WRITTEN PROBLEM ▸ Please return the full listing below without altering anything.
Start of INFORMATION PROVIDED
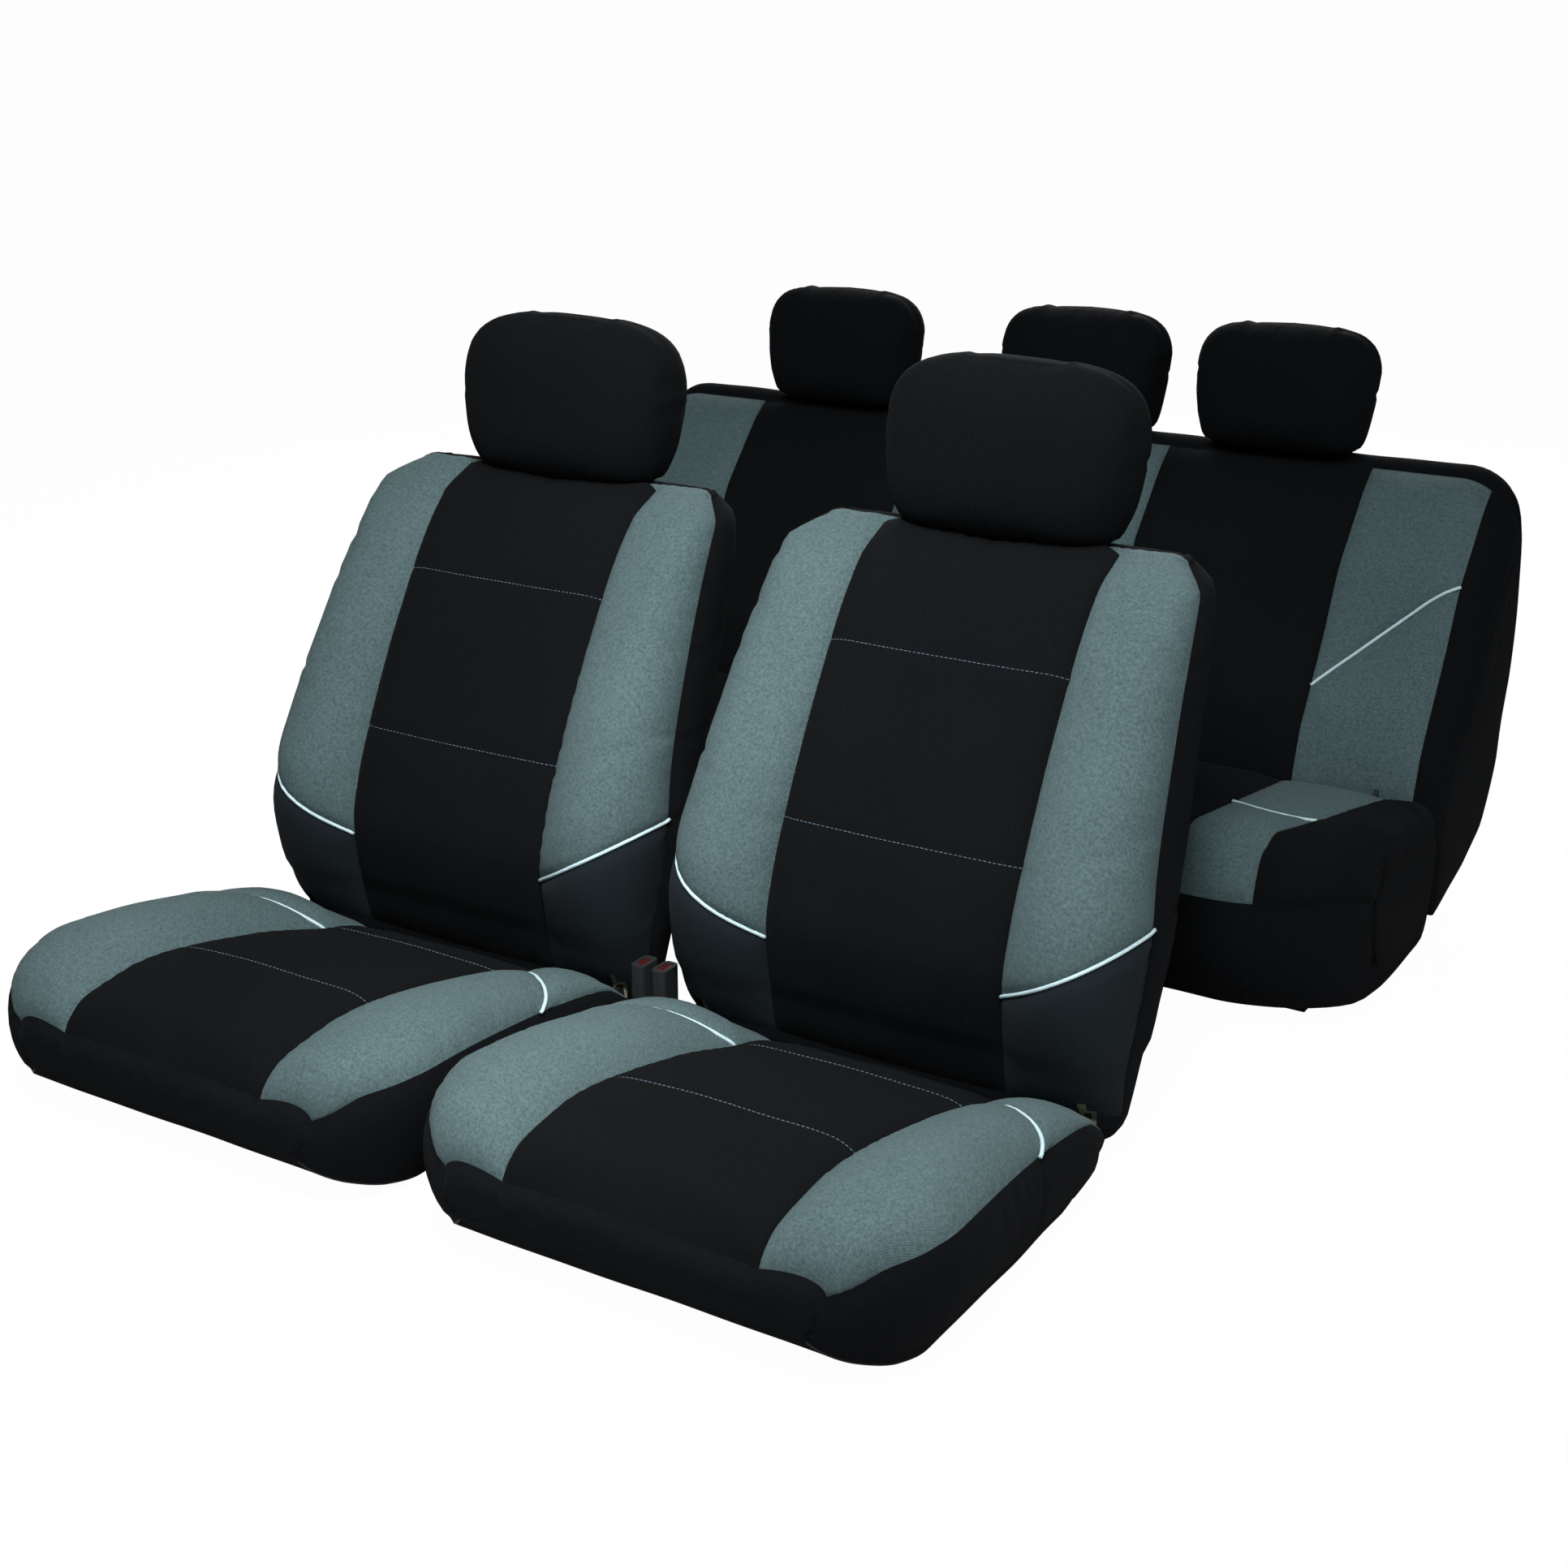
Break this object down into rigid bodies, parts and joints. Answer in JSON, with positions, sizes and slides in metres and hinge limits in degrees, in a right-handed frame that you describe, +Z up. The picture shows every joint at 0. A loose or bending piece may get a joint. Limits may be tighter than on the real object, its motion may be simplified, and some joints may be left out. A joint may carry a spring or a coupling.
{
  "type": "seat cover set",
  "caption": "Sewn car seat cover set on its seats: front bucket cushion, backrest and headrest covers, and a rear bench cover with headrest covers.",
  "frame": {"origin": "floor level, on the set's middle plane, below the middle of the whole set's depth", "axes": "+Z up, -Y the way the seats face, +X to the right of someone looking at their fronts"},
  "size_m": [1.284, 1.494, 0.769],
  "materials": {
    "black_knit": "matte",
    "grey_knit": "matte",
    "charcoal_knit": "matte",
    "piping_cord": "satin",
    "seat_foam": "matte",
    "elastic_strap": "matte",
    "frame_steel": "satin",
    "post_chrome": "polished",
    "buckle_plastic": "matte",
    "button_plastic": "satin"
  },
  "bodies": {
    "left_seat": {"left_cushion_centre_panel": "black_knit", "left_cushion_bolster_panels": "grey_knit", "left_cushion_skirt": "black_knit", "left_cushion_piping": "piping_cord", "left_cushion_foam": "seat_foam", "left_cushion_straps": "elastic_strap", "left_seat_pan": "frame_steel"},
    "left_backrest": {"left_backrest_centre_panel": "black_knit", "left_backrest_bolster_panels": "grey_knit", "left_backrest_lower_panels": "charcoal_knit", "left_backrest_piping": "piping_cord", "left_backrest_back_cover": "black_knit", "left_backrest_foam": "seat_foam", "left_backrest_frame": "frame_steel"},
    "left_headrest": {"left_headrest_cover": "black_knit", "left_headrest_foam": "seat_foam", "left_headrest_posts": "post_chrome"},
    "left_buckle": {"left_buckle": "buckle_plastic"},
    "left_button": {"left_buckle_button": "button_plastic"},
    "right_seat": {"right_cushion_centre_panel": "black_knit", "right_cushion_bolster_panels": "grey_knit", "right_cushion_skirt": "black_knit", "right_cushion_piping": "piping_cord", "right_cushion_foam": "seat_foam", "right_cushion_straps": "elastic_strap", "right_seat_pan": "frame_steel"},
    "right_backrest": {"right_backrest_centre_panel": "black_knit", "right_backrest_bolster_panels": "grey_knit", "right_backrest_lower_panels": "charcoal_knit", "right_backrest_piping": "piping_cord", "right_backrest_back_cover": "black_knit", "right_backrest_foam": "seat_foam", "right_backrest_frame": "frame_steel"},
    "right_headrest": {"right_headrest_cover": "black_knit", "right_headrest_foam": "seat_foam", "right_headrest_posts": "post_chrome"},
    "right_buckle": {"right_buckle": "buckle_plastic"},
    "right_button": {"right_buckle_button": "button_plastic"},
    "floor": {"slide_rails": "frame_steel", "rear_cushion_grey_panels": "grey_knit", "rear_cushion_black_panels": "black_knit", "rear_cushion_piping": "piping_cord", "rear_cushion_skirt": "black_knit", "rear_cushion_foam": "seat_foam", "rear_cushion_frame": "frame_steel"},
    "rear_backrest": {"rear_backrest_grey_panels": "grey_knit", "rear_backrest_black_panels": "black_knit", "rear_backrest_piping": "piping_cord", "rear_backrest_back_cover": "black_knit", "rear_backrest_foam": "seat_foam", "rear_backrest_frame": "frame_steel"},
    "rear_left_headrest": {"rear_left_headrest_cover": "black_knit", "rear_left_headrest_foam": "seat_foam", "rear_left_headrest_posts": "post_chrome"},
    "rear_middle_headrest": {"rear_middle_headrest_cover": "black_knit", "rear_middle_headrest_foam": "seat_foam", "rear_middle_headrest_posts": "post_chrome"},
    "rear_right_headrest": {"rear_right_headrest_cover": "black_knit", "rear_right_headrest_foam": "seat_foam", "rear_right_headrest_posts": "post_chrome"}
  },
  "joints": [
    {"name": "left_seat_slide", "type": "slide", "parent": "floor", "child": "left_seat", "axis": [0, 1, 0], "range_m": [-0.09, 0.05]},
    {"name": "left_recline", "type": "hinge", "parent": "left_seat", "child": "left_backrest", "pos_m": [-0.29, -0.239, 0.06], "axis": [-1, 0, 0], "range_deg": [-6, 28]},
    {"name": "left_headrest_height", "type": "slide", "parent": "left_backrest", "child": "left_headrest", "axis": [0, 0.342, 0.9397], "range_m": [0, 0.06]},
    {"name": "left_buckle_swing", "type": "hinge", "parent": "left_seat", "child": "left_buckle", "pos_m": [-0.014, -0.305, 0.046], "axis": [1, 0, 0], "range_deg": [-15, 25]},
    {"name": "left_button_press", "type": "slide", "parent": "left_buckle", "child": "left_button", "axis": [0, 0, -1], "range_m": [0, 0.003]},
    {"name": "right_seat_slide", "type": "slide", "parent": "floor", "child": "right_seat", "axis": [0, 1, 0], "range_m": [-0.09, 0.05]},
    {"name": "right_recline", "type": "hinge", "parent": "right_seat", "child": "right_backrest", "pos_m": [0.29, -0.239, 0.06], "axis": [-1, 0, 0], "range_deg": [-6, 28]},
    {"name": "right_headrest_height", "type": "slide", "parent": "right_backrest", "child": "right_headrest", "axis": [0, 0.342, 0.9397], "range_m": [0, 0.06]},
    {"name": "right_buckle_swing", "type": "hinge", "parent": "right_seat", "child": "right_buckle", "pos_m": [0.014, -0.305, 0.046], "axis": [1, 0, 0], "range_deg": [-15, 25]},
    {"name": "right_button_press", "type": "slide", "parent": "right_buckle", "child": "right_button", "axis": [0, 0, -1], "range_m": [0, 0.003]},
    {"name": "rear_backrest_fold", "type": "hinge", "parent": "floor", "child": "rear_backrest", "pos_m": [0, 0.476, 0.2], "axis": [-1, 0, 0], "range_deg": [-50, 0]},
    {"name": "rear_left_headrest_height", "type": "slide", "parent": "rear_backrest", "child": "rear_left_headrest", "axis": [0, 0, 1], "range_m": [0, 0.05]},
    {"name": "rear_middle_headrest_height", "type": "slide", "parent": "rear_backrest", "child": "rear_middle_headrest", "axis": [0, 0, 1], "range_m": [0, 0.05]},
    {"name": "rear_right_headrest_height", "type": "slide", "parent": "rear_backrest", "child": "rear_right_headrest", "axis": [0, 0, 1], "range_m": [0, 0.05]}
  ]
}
End of INFORMATION PROVIDED
RESULT ▸
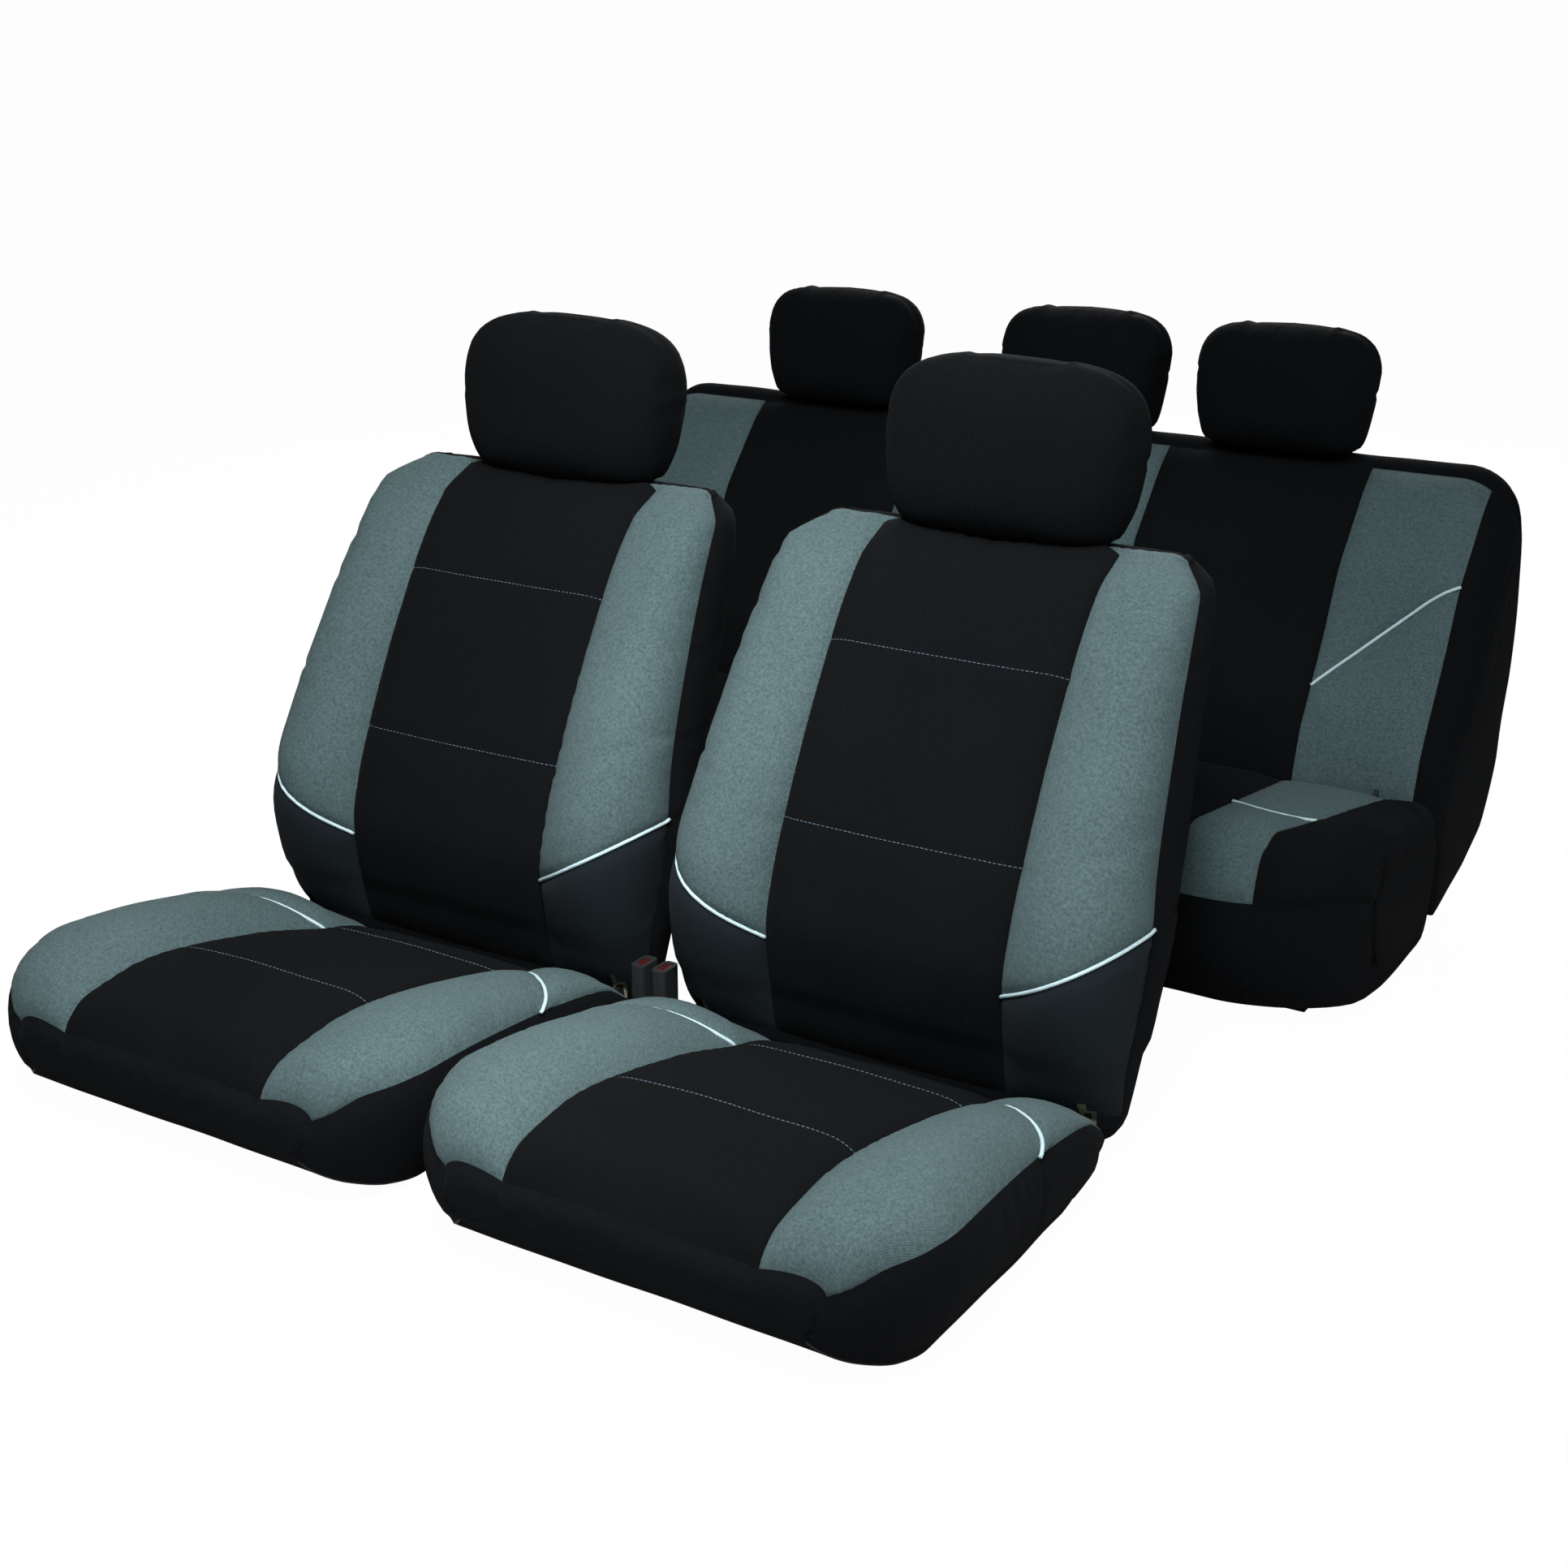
Break this object down into rigid bodies, parts and joints. Answer in JSON, with positions, sizes and slides in metres and hinge limits in degrees, in a right-handed frame that you describe, +Z up. The picture shows every joint at 0. A loose or bending piece may get a joint. Limits may be tighter than on the real object, its motion may be simplified, and some joints may be left out. A joint may carry a spring or a coupling.
{
  "type": "seat cover set",
  "caption": "Sewn car seat cover set on its seats: front bucket cushion, backrest and headrest covers, and a rear bench cover with headrest covers.",
  "frame": {"origin": "floor level, on the set's middle plane, below the middle of the whole set's depth", "axes": "+Z up, -Y the way the seats face, +X to the right of someone looking at their fronts"},
  "size_m": [1.284, 1.494, 0.769],
  "materials": {
    "black_knit": "matte",
    "grey_knit": "matte",
    "charcoal_knit": "matte",
    "piping_cord": "satin",
    "seat_foam": "matte",
    "elastic_strap": "matte",
    "frame_steel": "satin",
    "post_chrome": "polished",
    "buckle_plastic": "matte",
    "button_plastic": "satin"
  },
  "bodies": {
    "left_seat": {"left_cushion_centre_panel": "black_knit", "left_cushion_bolster_panels": "grey_knit", "left_cushion_skirt": "black_knit", "left_cushion_piping": "piping_cord", "left_cushion_foam": "seat_foam", "left_cushion_straps": "elastic_strap", "left_seat_pan": "frame_steel"},
    "left_backrest": {"left_backrest_centre_panel": "black_knit", "left_backrest_bolster_panels": "grey_knit", "left_backrest_lower_panels": "charcoal_knit", "left_backrest_piping": "piping_cord", "left_backrest_back_cover": "black_knit", "left_backrest_foam": "seat_foam", "left_backrest_frame": "frame_steel"},
    "left_headrest": {"left_headrest_cover": "black_knit", "left_headrest_foam": "seat_foam", "left_headrest_posts": "post_chrome"},
    "left_buckle": {"left_buckle": "buckle_plastic"},
    "left_button": {"left_buckle_button": "button_plastic"},
    "right_seat": {"right_cushion_centre_panel": "black_knit", "right_cushion_bolster_panels": "grey_knit", "right_cushion_skirt": "black_knit", "right_cushion_piping": "piping_cord", "right_cushion_foam": "seat_foam", "right_cushion_straps": "elastic_strap", "right_seat_pan": "frame_steel"},
    "right_backrest": {"right_backrest_centre_panel": "black_knit", "right_backrest_bolster_panels": "grey_knit", "right_backrest_lower_panels": "charcoal_knit", "right_backrest_piping": "piping_cord", "right_backrest_back_cover": "black_knit", "right_backrest_foam": "seat_foam", "right_backrest_frame": "frame_steel"},
    "right_headrest": {"right_headrest_cover": "black_knit", "right_headrest_foam": "seat_foam", "right_headrest_posts": "post_chrome"},
    "right_buckle": {"right_buckle": "buckle_plastic"},
    "right_button": {"right_buckle_button": "button_plastic"},
    "floor": {"slide_rails": "frame_steel", "rear_cushion_grey_panels": "grey_knit", "rear_cushion_black_panels": "black_knit", "rear_cushion_piping": "piping_cord", "rear_cushion_skirt": "black_knit", "rear_cushion_foam": "seat_foam", "rear_cushion_frame": "frame_steel"},
    "rear_backrest": {"rear_backrest_grey_panels": "grey_knit", "rear_backrest_black_panels": "black_knit", "rear_backrest_piping": "piping_cord", "rear_backrest_back_cover": "black_knit", "rear_backrest_foam": "seat_foam", "rear_backrest_frame": "frame_steel"},
    "rear_left_headrest": {"rear_left_headrest_cover": "black_knit", "rear_left_headrest_foam": "seat_foam", "rear_left_headrest_posts": "post_chrome"},
    "rear_middle_headrest": {"rear_middle_headrest_cover": "black_knit", "rear_middle_headrest_foam": "seat_foam", "rear_middle_headrest_posts": "post_chrome"},
    "rear_right_headrest": {"rear_right_headrest_cover": "black_knit", "rear_right_headrest_foam": "seat_foam", "rear_right_headrest_posts": "post_chrome"}
  },
  "joints": [
    {"name": "left_seat_slide", "type": "slide", "parent": "floor", "child": "left_seat", "axis": [0, 1, 0], "range_m": [-0.09, 0.05]},
    {"name": "left_recline", "type": "hinge", "parent": "left_seat", "child": "left_backrest", "pos_m": [-0.29, -0.239, 0.06], "axis": [-1, 0, 0], "range_deg": [-6, 28]},
    {"name": "left_headrest_height", "type": "slide", "parent": "left_backrest", "child": "left_headrest", "axis": [0, 0.342, 0.9397], "range_m": [0, 0.06]},
    {"name": "left_buckle_swing", "type": "hinge", "parent": "left_seat", "child": "left_buckle", "pos_m": [-0.014, -0.305, 0.046], "axis": [1, 0, 0], "range_deg": [-15, 25]},
    {"name": "left_button_press", "type": "slide", "parent": "left_buckle", "child": "left_button", "axis": [0, 0, -1], "range_m": [0, 0.003]},
    {"name": "right_seat_slide", "type": "slide", "parent": "floor", "child": "right_seat", "axis": [0, 1, 0], "range_m": [-0.09, 0.05]},
    {"name": "right_recline", "type": "hinge", "parent": "right_seat", "child": "right_backrest", "pos_m": [0.29, -0.239, 0.06], "axis": [-1, 0, 0], "range_deg": [-6, 28]},
    {"name": "right_headrest_height", "type": "slide", "parent": "right_backrest", "child": "right_headrest", "axis": [0, 0.342, 0.9397], "range_m": [0, 0.06]},
    {"name": "right_buckle_swing", "type": "hinge", "parent": "right_seat", "child": "right_buckle", "pos_m": [0.014, -0.305, 0.046], "axis": [1, 0, 0], "range_deg": [-15, 25]},
    {"name": "right_button_press", "type": "slide", "parent": "right_buckle", "child": "right_button", "axis": [0, 0, -1], "range_m": [0, 0.003]},
    {"name": "rear_backrest_fold", "type": "hinge", "parent": "floor", "child": "rear_backrest", "pos_m": [0, 0.476, 0.2], "axis": [-1, 0, 0], "range_deg": [-50, 0]},
    {"name": "rear_left_headrest_height", "type": "slide", "parent": "rear_backrest", "child": "rear_left_headrest", "axis": [0, 0, 1], "range_m": [0, 0.05]},
    {"name": "rear_middle_headrest_height", "type": "slide", "parent": "rear_backrest", "child": "rear_middle_headrest", "axis": [0, 0, 1], "range_m": [0, 0.05]},
    {"name": "rear_right_headrest_height", "type": "slide", "parent": "rear_backrest", "child": "rear_right_headrest", "axis": [0, 0, 1], "range_m": [0, 0.05]}
  ]
}